In some respects Fixx, you are right and as l have said already this is for a different market. We currently have [again as said] a version being drawn up now that is specifically for retailers and societies alike which is calmer and more sedate as well as still delivering the message in a direct fashion.

R


----------



## bosshogg (Nov 19, 2006)

do you know your sites down cant get on it 
Clare


----------



## TSKA Rory Matier (May 27, 2007)

*Sites Down*

Yes.

This is due to the server l am with working on upgrades.
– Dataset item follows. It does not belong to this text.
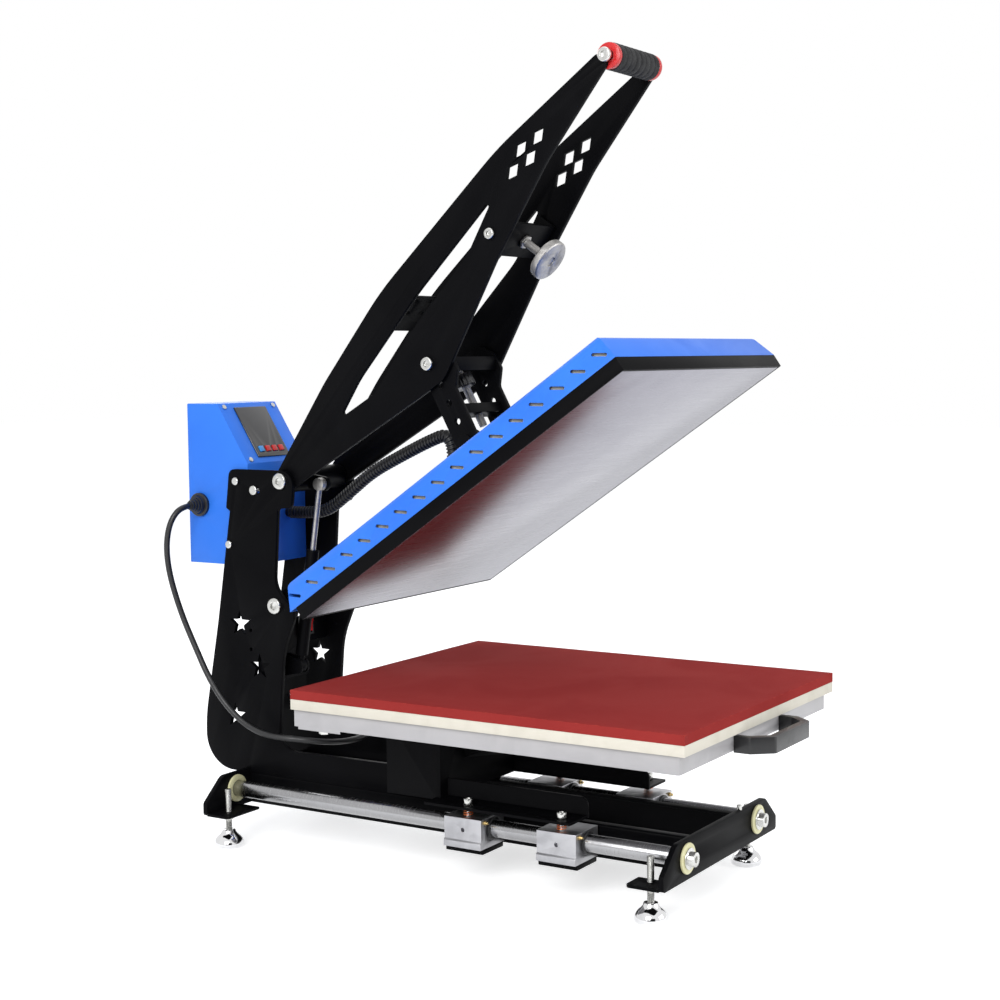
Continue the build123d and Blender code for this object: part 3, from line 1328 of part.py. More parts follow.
def drawer_handle():
    """Moulded bow handle on the tray's front, open for the fingers."""
    half = PULL_W / 2
    front = TRAY_FRONT - PULL_REACH
    turn_y = front + PULL_TAPER
    shoulder = half - PULL_CORNER
    r = PULL_OUTER_R
    outer = outline((-half, TRAY_FRONT), (-half, turn_y, r), (-shoulder, front, r), (shoulder, front, r),
                    (half, turn_y, r), (half, TRAY_FRONT))
    inside = half - PULL_BAR
    r = PULL_INNER_R
    inner = outline((-inside, TRAY_FRONT), (-inside, turn_y + 3, r), (5 - shoulder, front + PULL_BAR, r),
                    (shoulder - 5, front + PULL_BAR, r), (inside, turn_y + 3, r), (inside, TRAY_FRONT))
    bow = slab_z(outer - inner, PULL_Z - PULL_H / 2, PULL_Z + PULL_H / 2)
    for side in (-1, 1):
        bow -= rod((side * PULL_SCREW_X, TRAY_FRONT - PULL_SCREW_L, PULL_Z), ALONG_Y, FIXING_R, PULL_SCREW_L)
    return bow


def main():
    save("base_side_rails", both_sides(side_rail()))
    save("end_cross_plates",
         cross_plate(BASE_FRONT - END_T, BASE_FRONT, BASE_FRONT + TAB_FRONT_L, FEET[0][1]),
         cross_plate(BASE_REAR, BASE_REAR - TAB_REAR_L, BASE_REAR, FEET[1][1]))
    save("guide_rods", both_sides(guide_rod()))
    save("rod_end_washers", end_washers())
    save("rod_end_bolts", end_bolts(), stop_stud())
    save("foot_studs", at_feet(foot_stud()), at_feet(foot_nut()))
    save("foot_cups", at_feet(foot_cup()))

    save("column_plate_left", mirrored(column_plate()))
    save("column_plate_right", column_plate())
    save("lever_pivot_shaft", pivot_shaft(LEVER_Y, LEVER_Z, SHAFT_R))
    save("platen_hinge_shaft", pivot_shaft(HINGE_Y, HINGE_Z, HINGE_R))
    save("column_bolts", column_bolts())
    save("column_tie", column_tie())
    save("power_switch_housing", switch_housing())
    save("power_rocker", power_rocker())

    save("control_box", control_box_shell())
    save("display_panel", display_panel())
    for index, name in enumerate(("key_start", "key_up", "key_down", "key_set")):
        save(name, key(index))
    save("box_screws", box_screws())
    save("cable_gland", cable_gland())

    cable, cable_path, radii = mains_cable()
    coil, coil_path = cable_coil()
    save("mains_cable", cable)
    save("cable_coil", coil)
    save("mains_plug", mains_plug())
    print("cable radii", [round(radius) for radius in radii])
    print("cable length", round(cable_path.length), "coil length", round(coil_path.length))
    print("cable volume ratio", round(cable.volume / (math.pi * CORD_R ** 2 * cable_path.length), 4))
    print("coil least gap", round(least_gap(coil_place, COIL_ALL, CORD_R), 2))

    save("lever_plate_left", mirrored(lever_plate()))
    save("lever_plate_right", lever_plate())
    save("lever_bolts", lever_bolts())
    save("lever_cross_members", lever_pivot_tube(), armature_bracket(), vent_plate())
    save("armature_disc", armature_disc())
    save("grip", grip())
    save("grip_collars", both_sides(grip_collar()))

    save("link_plates", both_sides(link_plate()))
    save("link_block", link_block())
    save("pressure_screw", pressure_screw())
    save("pressure_knob", pressure_knob())

    save("heater_plate", opened(heater_plate()))
    save("insulation_board", opened(insulation_board()))
    save("platen_band", opened(platen_band()))
    save("platen_cover", opened(platen_cover()))
    save("platen_bridge", platen_bridge())
    save("electromagnet", electromagnet())
    save("hose_fitting", hose_fitting())
    hose, hose_path = heater_hose()
    save("heater_hose", hose)
    print("hose length", round(hose_path.length))
    save("gas_spring_cylinder", gas_cylinder())
    save("gas_spring_rod", gas_rod())

    save("linear_blocks", at_blocks(linear_block()))
    save("linear_bushes", at_blocks(linear_bush()))
    save("block_seals", [at_blocks(seal) for seal in block_seals()])
    save("block_strips", at_blocks(block_strip()))
    save("grease_nipples", at_blocks(grease_nipple()))
    save("carriage_bolts", at_blocks(carriage_bolt()))
    spring, spring_gap = press_spring()
    save("press_springs", at_blocks(spring))
    print("spring least gap", round(spring_gap, 2))
    save("carriage_frame", carriage_frame())
    save("tray", tray())
    save("tray_screws", tray_screws())
    save("heat_board", heat_board())
    save("silicone_mat", silicone_mat())
    save("drawer_handle", drawer_handle())


main()
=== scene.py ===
import json
import math

import bmesh
import bpy
from mathutils import Matrix, Vector, noise


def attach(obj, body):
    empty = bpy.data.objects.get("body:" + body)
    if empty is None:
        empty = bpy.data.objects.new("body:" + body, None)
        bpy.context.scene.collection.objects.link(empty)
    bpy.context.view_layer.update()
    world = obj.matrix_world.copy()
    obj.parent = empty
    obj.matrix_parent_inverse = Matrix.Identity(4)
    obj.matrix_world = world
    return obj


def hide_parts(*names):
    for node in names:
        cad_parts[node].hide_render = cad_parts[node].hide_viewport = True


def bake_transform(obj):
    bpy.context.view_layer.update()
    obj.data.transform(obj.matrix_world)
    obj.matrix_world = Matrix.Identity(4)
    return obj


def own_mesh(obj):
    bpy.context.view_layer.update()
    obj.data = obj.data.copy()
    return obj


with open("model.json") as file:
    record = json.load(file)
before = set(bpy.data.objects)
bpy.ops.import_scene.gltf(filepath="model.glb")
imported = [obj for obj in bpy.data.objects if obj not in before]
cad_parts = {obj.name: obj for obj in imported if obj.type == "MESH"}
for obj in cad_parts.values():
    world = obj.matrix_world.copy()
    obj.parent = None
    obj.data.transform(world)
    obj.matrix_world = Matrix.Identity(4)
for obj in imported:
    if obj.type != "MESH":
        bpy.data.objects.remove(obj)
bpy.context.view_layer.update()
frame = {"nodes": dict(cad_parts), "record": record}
nodes = frame["nodes"]

# Sizes in millimetres, in the press's working frame. SHIFT_Y moves a working point into the row frame.
MM = 0.001
SHIFT_Y = -7.5
PLATEN_W = 400
PLATEN_D = 500
PLATEN_REAR = 137
BED_FRONT = PLATEN_REAR - PLATEN_D
BED_TOP = 224
MAT_T = 11
PLATEN_HINGE = (267, 295)
OPEN_ANGLE = 34.25
LEVER_OUT = 57.4
PLATE_T = 6
LEVER_IN = LEVER_OUT - PLATE_T
GRIP = (-200, 926)
GRIP_R = 15
COLLAR_L = 7
TOGGLE = (37, 594.3)
LINK_LEAN = 28
FEET = [(x, y) for x in (-124.2, 124.2) for y in (-286, 299)]
BLOCKS = [(side, y) for side in (-1, 1) for y in (-166, -43)]
SPRING_X = 105
BLOCK_TOP = 79
SPRING_GAP = 9
CORD_R = 3.75
HOSE_X = 22
HOSE_R = 8
UPWARD = (0, 0, 1)


def spot(x, y, z):
    """A point of the working frame, in metres in the row frame."""
    return Vector((x, y + SHIFT_Y, z)) * MM


def turn_about(y, z, degrees):
    """Rotation about an axis along X through a working point."""
    centre = Matrix.Translation(spot(0, y, z))
    return centre @ Matrix.Rotation(math.radians(degrees), 4, "X") @ centre.inverted()


PLATEN_OPEN = turn_about(*PLATEN_HINGE, -OPEN_ANGLE)
HOME = Matrix.Translation(spot(0, 0, 0)) @ Matrix.Scale(MM, 4)


def aimed(origin, direction):
    """Places a shape drawn in millimetres along +Z at a working point, along a direction."""
    way = Vector(direction).normalized()
    turn = Vector(UPWARD).rotation_difference(way).to_matrix().to_4x4()
    return Matrix.Translation(spot(*origin)) @ turn @ Matrix.Scale(MM, 4)


def shown(name, data):
    """A new object in the scene."""
    obj = bpy.data.objects.new(name, data)
    bpy.context.scene.collection.objects.link(obj)
    return obj


def mesh_of(bm, name):
    """Turns a bmesh into a mesh and frees it."""
    mesh = bpy.data.meshes.new(name)
    bm.to_mesh(mesh)
    bm.free()
    return mesh


# Camera, placed in millimetres with its angles in degrees, as it was fitted to the photograph

CAMERA_AT = (-1761.6, -1124.0, 601.6)
CAMERA_YAW = 58.026
CAMERA_PITCH = -4.65
CAMERA_ROLL = -0.575
CAMERA_LENS = 63.37
CAMERA_SENSOR = 36
CAMERA_REACH = 50


def make_camera():
    yaw, pitch, roll = (math.radians(a) for a in (CAMERA_YAW, CAMERA_PITCH, CAMERA_ROLL))
    ahead = Vector((math.sin(yaw) * math.cos(pitch), math.cos(yaw) * math.cos(pitch), math.sin(pitch)))
    level = Vector((math.cos(yaw), -math.sin(yaw), 0))
    upright = level.cross(ahead)
    right = level * math.cos(roll) + upright * math.sin(roll)
    up = upright * math.cos(roll) - level * math.sin(roll)
    data = bpy.data.cameras.new("camera")
    data.lens = CAMERA_LENS
    data.sensor_width = CAMERA_SENSOR
    data.clip_end = CAMERA_REACH
    camera = shown("camera", data)
    axes = Matrix((right, up, -ahead)).transposed().to_4x4()
    camera.matrix_world = Matrix.Translation(spot(*CAMERA_AT)) @ axes
    bpy.context.scene.camera = camera


make_camera()


# Making and finishing pieces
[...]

Have been doing so for most of this month and yes it is quite possibly the most frustrating thing on the planet.

The other night all my sites went down for an hour!

Still only two nights ago l was told that all my sites had simply vanished.

However they tell me that all will be sorted by the end of September, l hope this is the case.

R


----------



## TSKA Rory Matier (May 27, 2007)

*As Promised*

Here is the second flyer, the one we would like to see adopted by the retail market, society level, manufacturers, wholesalers and distributers:

http://www.prokeeperslobby.com/EPS Campaign/EPS_Did_You_Know.pdf

Rory Matier
Pro Keepers Lobby


----------



## HABU (Mar 21, 2007)

seems like here rory, we always have a grandfather exemption. that sucks that they would go retro on people.


----------



## Onissarle (Mar 1, 2007)

TSKA Rory Matier said:


> In some respects Fixx, you are right and as l have said already this is for a different market. We currently have [again as said] a version being drawn up now that is specifically for retailers and societies alike which is calmer and more sedate as well as still delivering the message in a direct fashion.
> 
> R


The problem is that all your flyers and banners targeted to the more conservative market (which is probably the majority) lead back to your main site that has the advertisements featuring profanity and double entendre obscenity prominently displayed. That's what I mean when I say I think they're counter productive to a wider campaign.

None of the images and such offend me personally. I just see the potential for them to offend would be supporters who will either just ignore everything beyond that point because they're offended or assume you're an extremist rights campaigner and ignore everything further because of that. I understand their power as campaigning and advertising tools and I know such tactics work if properly targeted. You seem to be going for the carpet bombing approach rather than targeted strikes though, and that always causes more collateral damage you could do without. 

If you're going to put them on the site, create a section for banners/flyers on the images page and put them there under a content advisory warning, not rammed into every available space on every page. To be honest, on some pages, I find the content sparse and hard to follow because you've tried to put as many large images into the main text body as you can fit. You don't need them crammed into every page on the PKL site because, in short, you don’t need to advertise the site to people that are already there. You should focus on conveying information in an easy to follow format, with good layouts and easy to follow links on the site rather than using it to display heavy handed marketing tactics that are better focused in other places.


----------



## Onissarle (Mar 1, 2007)

HABU said:


> seems like here rory, we always have a grandfather exemption. that sucks that they would go retro on people.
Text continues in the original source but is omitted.